The practice of movie testing originated, we are told, around 1919, when the slapstick comedian Harold Lloyd honed his pratfalls based on audience reactions. By the 1930s, test screenings were extended to other genres, but the research process was still more intuitive than analytic, focusing on ad hoc questions and audience monitoring. During the 1970s, in-depth research methods became desirable as the costs and profits of movies grew. It was not until the new century, however, that Hollywood adopted the popular mantra of data-driven decisions: Testing now became “a protocol.”

This mandate amplified the significance of survey results. A film’s potential profitability is forecast by two scores: the rankings of overall quality (from “excellent” to “poor”) and the likelihood that viewers would recommend the movie to others. Studio suits and film creatives alike are understandably anxious as they huddle in the back rows during a screening, scrutinizing an audience’s spontaneous reactions, and later as they watch the focus-group interviews. Money, art and careers depend on the discernment, if not the kindness, of strangers.

Mr. Goetz demonstrates that testing often improves films in ways large and small. Audiences are adept at evaluating a movie in terms of its core elements, such as plot cohesion, character plausibility and thematic focus. Filmmakers sometimes lose sight of these while laboring on a detailed and lengthy production; audience feedback redirects them to the flaws that become obvious in retrospect.

In the case of “Thelma & Louise” (1991), for example, screeners loved everything about the movie except the original ending, which briefly showed the couple cruising down a road after they had driven off a cliff. Ridley Scott, the film’s director, intended the coda to be a visual metaphor for the pair’s spiritual partnership. Viewers considered it inauthentic and downgraded their scores. The coda was excised, the test scores rose and the ending has since become iconic.

Beginnings matter as well. An early version of “La La Land” (2016) lacked any songs during its first 12 minutes. Audiences settled in for what they assumed was a romantic comedy and found it jarring when the film unexpectedly became a musical. Fortunately the filmmakers had already shot a bravura song-and-dance sequence set on a Los Angeles freeway, which had been cut because it didn’t advance the plot. “Another Day of Sun” now starts the film, sounding the necessary keynote.

Link to the rest at The Wall Street Journal (PG apologizes for the paywall, but hasn’t figured out a way around it.)

PG wonders if anyone has ever heard about a publisher conducting this sort of research.

4 thoughts on “Audience-ology”

  1. … PG wonders if anyone has ever heard about a publisher conducting this sort of research.

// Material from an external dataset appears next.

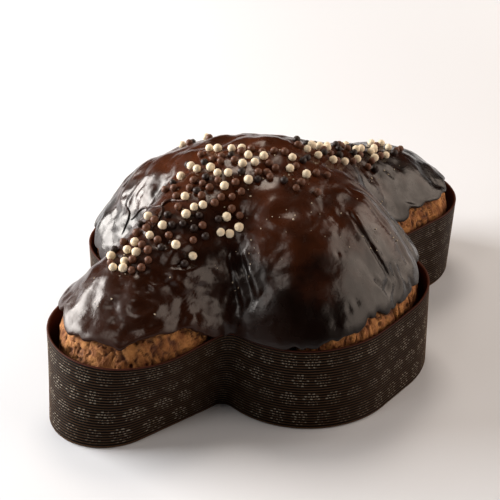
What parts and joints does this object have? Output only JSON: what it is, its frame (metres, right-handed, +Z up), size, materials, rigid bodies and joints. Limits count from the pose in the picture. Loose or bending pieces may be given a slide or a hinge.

    Well, we Indie author/publishers do something similar with beta readers. This type of “screener” can make very helpful suggestions before the book is published. For example, in my last couple of books, I have a Neanderthal character named Pook. But I first named her Puk in the drafts. Because of my background, I was phoneme-pronouncing her original name in my head as “pook.” But a beta reader objected to naming a young female character with a name that sounded close to Shakespeare’s Puck, or even worse, the act of vomiting. Which had never occurred to me. So Puk became Pook. Audience-ology at work.

    P.S. Having 100s of beta readers would be better than 5 (data-wise), but 1 in 5 is still 20%. 😉

  2. I have to admit that I haven’t heard of any publisher doing so, PG.

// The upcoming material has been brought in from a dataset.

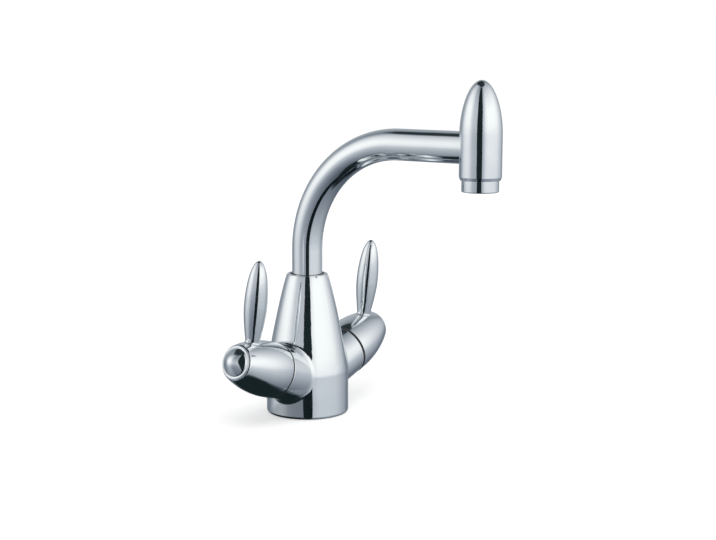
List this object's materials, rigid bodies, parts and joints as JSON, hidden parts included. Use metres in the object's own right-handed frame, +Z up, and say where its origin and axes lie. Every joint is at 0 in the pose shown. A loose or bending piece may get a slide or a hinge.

    But I’m not sure that the medias are similar enough for such. Two things that I can think of, right off the bat: the test screening gets the studio the immediate impressions of the film, while it is still completely fresh in the minds of the audience. Very hard to get that with books. The “test media” is also under the complete control of the studio. They are far less likely to have a pirate version pop up at or before release, that, to make things worse, is the “not good” product. Again, harder to accomplish with books.

    • Those are good points as well, WO.

      That said, I think I could design a pre-release test reading test to either eliminate or minimize anything showing up in public prior to release.

      A couple of thoughts come immediately to mind:

      1. Offer a $250 bonus for every test reader who returns their book. (I think I might stay away from ebooks for test readers, but see the following.)
      2. If ebooks were used for test readers, I would put a unique “spike” in the text of each book, something unique in the text that would tell me exactly which test reader allowed the ebook into the wild. Only a computer document comparison between two ebook files would disclose the differences in the two.